## Short exercise
Will you quote precisely the lines that run from the top of the material below to the line containing "from math import", both ends included?

## Data shown
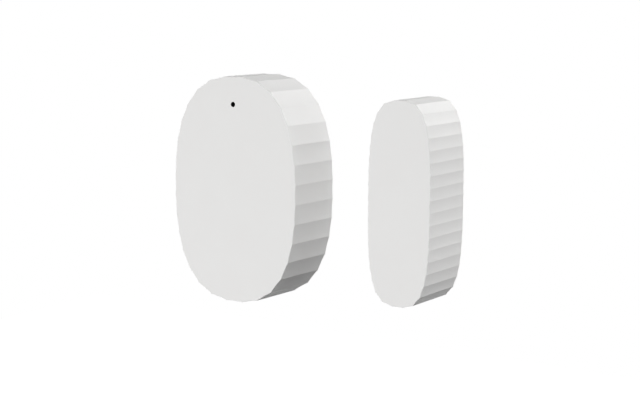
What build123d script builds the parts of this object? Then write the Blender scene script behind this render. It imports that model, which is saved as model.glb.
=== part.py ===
from build123d import *
import os
from math import copysign, cos, hypot, pi, radians, sin, tan

# Door and window sensor: an oval sensor unit and a slimmer oval magnet unit, side by side on a wall.
# X runs from the sensor unit to the magnet unit, Z is up and Y points into the wall.
# The origin is the middle of the sensor unit's adhesive pad, on the wall's surface.
# Every depth below is measured from the wall out into the room, in millimetres.

# Outlines: a rounded oval |x/a|^n + |z/b|^n = 1 through the ridges, at the front face.
# Its width and height follow below, from what each unit holds.
sensor_power = 2.5
sensor_flutes = 32
sensor_flute_depth = 0.12
magnet_unit_power = 3.3
magnet_unit_flutes = 40
magnet_unit_flute_depth = 0.08
units_gap = 25.0
# Arcs in each smooth oval, an even count that four doesn't divide, so that one crosses each end's middle
oval_arcs = 42
# Steps along an oval when it is divided evenly
oval_samples = 4000

# Housings
side_draft = 1.0
face_thickness = 1.8
sensor_wall = 1.8
magnet_unit_wall = 1.7
base_floor = 1.6
base_clearance = 0.15
rim_wall = 1.2
rim_height = 4.0
bead_height = 0.1
bead_thickness = 0.8
bead_length = 7.0
bead_setback = 1.2
groove_depth = 0.25
groove_room = 0.4
sensor_pry_slot_width = 8.0
magnet_pry_slot_width = 4.0
pry_slot_depth = 1.2
rib_thickness = 0.8
base_rib_height = 0.7

# Adhesive pads
pad_thickness = 0.8
pad_margin = 2.5

# Circuit board
board_standoff = 1.0
board_thickness = 1.0
board_gap = 0.3
parts_room = 2.8

# Battery cells, standard slim size, and their tray
cell_diameter = 10.5
cell_length = 44.5
nub_diameter = 3.8
nub_length = 1.0
cell_rounding = 0.5
cell_clearance = 0.1
cell_gap = 0.7
spring_room = 4.0
contact_thickness = 0.4
contact_width = 8.4
contact_margin = 0.3
tray_floor = 0.8
tray_wall = 1.0
tray_side_gap = 0.2
tray_end_room = 4.43
tray_side_height = 7.5
tray_end_height = 9.3
thumb_notch_length = 16.0
thumb_notch_depth = 3.2
cradle_width = 2.0
cradle_count = 3
cradle_spacing = 14.0
cradle_height = 3.4
divider_width = 3.0
divider_end_gap = 5.0
tail_width = 1.8
tail_slot_gap = 0.3
spring_wire = 0.5
spring_base_radius = 3.1
spring_turns = 3.0
spring_taper = 18.0
seat_gap = 0.02

# Screws
screw_diameter = 1.7
screw_pilot_gap = 0.03
screw_hole_gap = 0.15
screw_head_diameter = 3.2
screw_head_height = 1.0
screw_slot_width = 0.5
screw_slot_length = 1.9
screw_slot_depth = 0.5
screw_depth_in_floor = 0.9
boss_diameter = 4.2
ear_rise = 1.6
ear_overlap = 0.3
top_screw_drop = 3.2
bottom_screw_rise = 7.6

# Pinhole, pairing switch and the tube that guides a pin to it
pinhole_diameter = 1.6
guide_diameter = 3.8
guide_gap = 0.6
switch_size = 6.0
switch_gap = 0.75
switch_room = 2.33
switch_height = 3.2
switch_corner = 0.5
switch_frame_thickness = 0.3
switch_frame_margin = 0.15
button_diameter = 3.4
button_top = 5.0
button_pocket_depth = 1.6
button_clearance = 0.05
button_travel = 0.25
button_room = 0.12
leg_width = 0.7
leg_thickness = 0.2
leg_rise = 1.0
leg_reach = 0.9
leg_spacing = 4.5

# Status light
light_gap = 1.7
light_drop = 1.0
light_length = 3.2
light_width = 2.6
light_height = 1.3
lens_diameter = 2.0
lens_height = 0.5
light_guide_diameter = 2.4
light_guide_gap = 0.5
light_guide_clearance = 0.05
light_window = 0.6
light_socket_wall = 0.9
light_socket_height = 3.0

# Tamper switch
tamper_width = 4.4
tamper_length = 6.0
tamper_height = 4.2
tamper_button_diameter = 2.0
tamper_button_rise = 1.4
tamper_button_hold = 1.8
tamper_gap = 0.1
tamper_post_diameter = 3.2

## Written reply
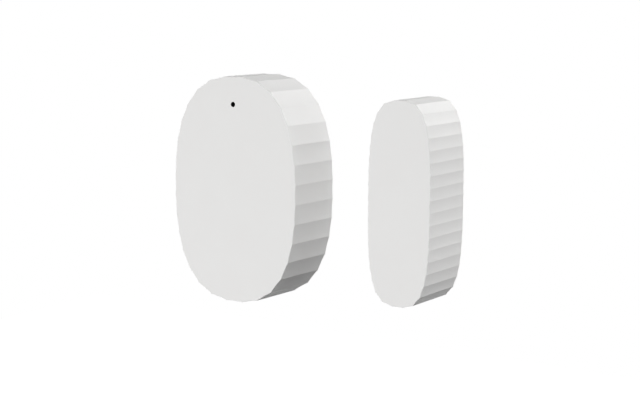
What build123d script builds the parts of this object? Then write the Blender scene script behind this render. It imports that model, which is saved as model.glb.
=== part.py ===
from build123d import *
import os
from math import copysign, cos, hypot, pi, radians, sin, tan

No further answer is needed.